All data in the example language are possibly open character sequences (unterminated string, stream, ...) consisting of tokens that are separated from each other by white space. This is the syntax in EBNF:
<program> ::= { <rule> }
<rule> ::= <head> <body> '.'
<head> ::= <atom>
<body> ::= { ':' <goal> }
<goal> ::= <atom>
| <pattern> '=' <pattern>
| '$' <pattern> <pattern> '-' <pattern> <pattern>
<atom> ::= <name> { <pattern> } '-' { <pattern> }
<name> ::= <token>
<pattern> ::= '(' { [ '+' ] <token> } [ '*' <token> ] ')'
<token> is a sequence of characters not containing white space.
Special characters used in the syntax (':', '.', '=', '$', '-', '(', '+', '*', ')') as well as '\' occurring in a token must be preceded by '\', e.g. x\$\+ stands for the character sequence x$+.
Within a <pattern>,
<token> (without preceding '+' or '*') stands for a token consisting just of the characters of <token> (as a literal);
'+' <token> is a variable supposed to stand for a single token;
'*' <token> is a variable supposed to stand for a possibly open character sequence.
x or +y) separated by arbitrary white space.
With *z at the end, the character sequence is open, and *z stands for the rest of the sequence.
The special empty pattern () stands for an empty (no longer open) character sequence.
The scope of a variable (e.g., +y or *z) is the single <rule> where the variable occurs within.
Each variable can get a value only once – single assignment.
The variable can be initialized or uninitialized.
When a pattern contains no uninitialized variable, we call this pattern full.
A full pattern specifies a character sequence possibly containing known tokens at the beginning (if specified) and possibly being open (when ending with e.g. *z).
This is, for full patterns it is not necessary that the corresponding character sequence is already closed.
A pattern containing neither + nor * is always full.
Let a1,...,am and c1,...,cn be literal tokens or variables standing for tokens (m,n ≥ 0), and let b and d be variables standing for character sequences.
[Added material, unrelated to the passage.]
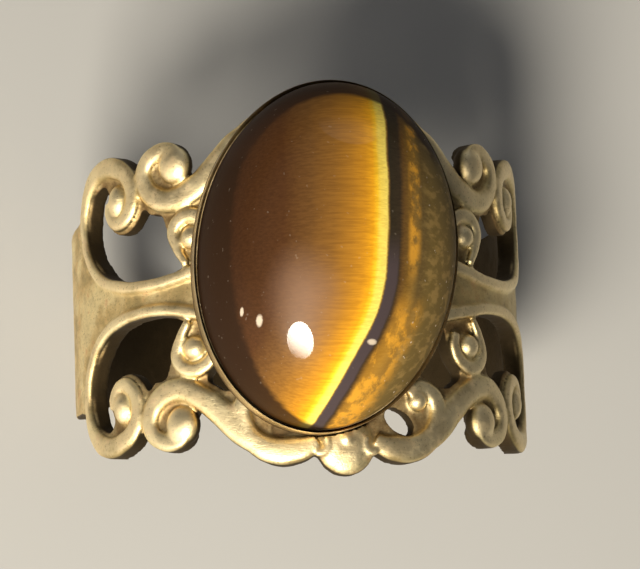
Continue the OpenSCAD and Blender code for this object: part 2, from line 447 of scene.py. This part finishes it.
# the wires' cross-section at one millimetre wide: a round crest on upright sides
def wireSection():
    bpy.ops.curve.primitive_bezier_curve_add()
    section = newest("wireSection")
    section.data.dimensions = "2D"
    section.data.splines.clear()
    spline = section.data.splines.new("POLY")
    crest = [(0.5 * leaned(math.cos(math.radians(turn)), 0.75),
              0.30 * leaned(math.sin(math.radians(turn)), 0.85) - 0.30)
             for turn in range(0, 181, 10)]
    corners = crest + [(-0.5, -2.6), (0.5, -2.6)]
    spline.points.add(len(corners) - 1)
    for point, (across, up) in zip(spline.points, corners):
        point.co = (across, up, 0, 1)
    spline.use_cyclic_u = True
    return section


def addWire(name, route, section):
    bpy.ops.curve.primitive_bezier_curve_add()
    piece = newest(name)
    curve = piece.data
    curve.dimensions = "3D"
    curve.twist_mode = "Z_UP"
    curve.resolution_u = 10
    curve.bevel_mode = "OBJECT"
    curve.bevel_object = section
    curve.use_fill_caps = True
    addRoute(curve.splines[0], route, radius=True)
    curve.splines[0].radius_interpolation = "CARDINAL"
    piece.location.z = band["crest"]
    place(piece)
    pick(piece)
    bpy.ops.object.convert(target="MESH")
    closeUp(piece)
    bpy.ops.object.mode_set(mode="EDIT")
    bpy.ops.mesh.select_all(action="SELECT")
    bpy.ops.mesh.bisect(plane_co=(0, 0, 0), plane_no=(0, 0, 1), use_fill=True, clear_inner=True)
    bpy.ops.object.mode_set(mode="OBJECT")
    return piece


def addPlate(name, thickness, outlines):
    bpy.ops.curve.primitive_bezier_curve_add()
    piece = newest(name)
    curve = piece.data
    curve.dimensions = "2D"
    curve.fill_mode = "BOTH"
    curve.resolution_u = 5
    curve.extrude = thickness / 2
    curve.splines.clear()
    for outline in outlines:
        spline = curve.splines.new("BEZIER")
        addRoute(spline, outline)
        spline.use_cyclic_u = True
    piece.location.z = thickness / 2
    pick(piece)
    bpy.ops.object.convert(target="MESH")
    place(piece)
    closeUp(piece)
    return piece


def addEye(name, eye):
    around, along, radius, stretch, height = eye
    bpy.ops.mesh.primitive_uv_sphere_add(segments=32, ring_count=20, radius=1,
                                         location=(around, along, height * 0.5))
    piece = newest(name)
    piece.scale = (radius, radius * stretch, height * 0.5)
    place(piece)
    return piece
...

A not necessarily full pattern (a1 ... am) or (a1 ... am b), where b is unitialized, matches a full pattern (c1 ... cn) or (c1 ... cn d), thereby initializing uninitialized variables in a1,...,am,b, in the following case:
For an execution we need a set G of goals according to <goal>, a set R of rules according to <rule>, and a map V associating values to variables.
We repeatedly select an appropriate goal g from G and (if necessary) a corresponding rule r from R, remove g from G, add corresponding new goals g1,...,gk to G, and map variables to values in V when variables are initialized, so that
<atom>, where
$p1 p2 - p3 p4 (causes the character sequence specified by p1 to be executed in a separate shell using p2 as standard input stream and p3 as standard output stream, returning the result of the execution in p4) where p1 and p2 are full, p1 specifies a closed character sequence, k is 2, g1 is p3 = out (out being the standard output stream of the shell) and g2 is p4 = res (res being an internal resource to be replaced by the result of the execution after termination).
matchesin this specification implies that variables become initialized. We have to be careful to use the same value for each occurrence of the same variable and to distinguish between different variables. Especially, we must distinguish between variables belonging to different applications of the same rule. For that reason we replace all variables occurring in a rule with fresh variables when applying a rule. The reason of using goals of the form
$p1 p2 - p3 p4 is simplification:
Since we can use all resources of the operating system, it is not necessary to define elementary operations (numbers, arithmetic and logic operations, etc.).
When writing programs we need not make use of goals of the form q = p;
these goals are used mainly in the execution to postpone the return of results (to the right of -) to a later point of time when these results are known.
To start the computation, we take the program as rule set R, an empty mapping V, and a set G usually containing only a single goal (to invoke the rule that starts the computation).
Here is an example of a program in this language that opens all pdf files in the current directory (executing ls *.pdf to list all such files and xpdf ... for each listed file in arbitrary order or in parallel):
main-:findFiles-(*files):showFiles(*files)-.
showFiles(+x*x)-:showFile(+x)-:showFiles(*x)-.
showFiles()-.
findFiles-(*f):$(ls \*\.pdf)()-(*f)(*x).
showFile(+f)-:$(xpdf+f)()-(*a)(+b).
To execute the program, we assume G initially to be the set { main- }.
Note that +x and *x in line 2 are different variables, and variables of the same name in different lines are different because of different scopes.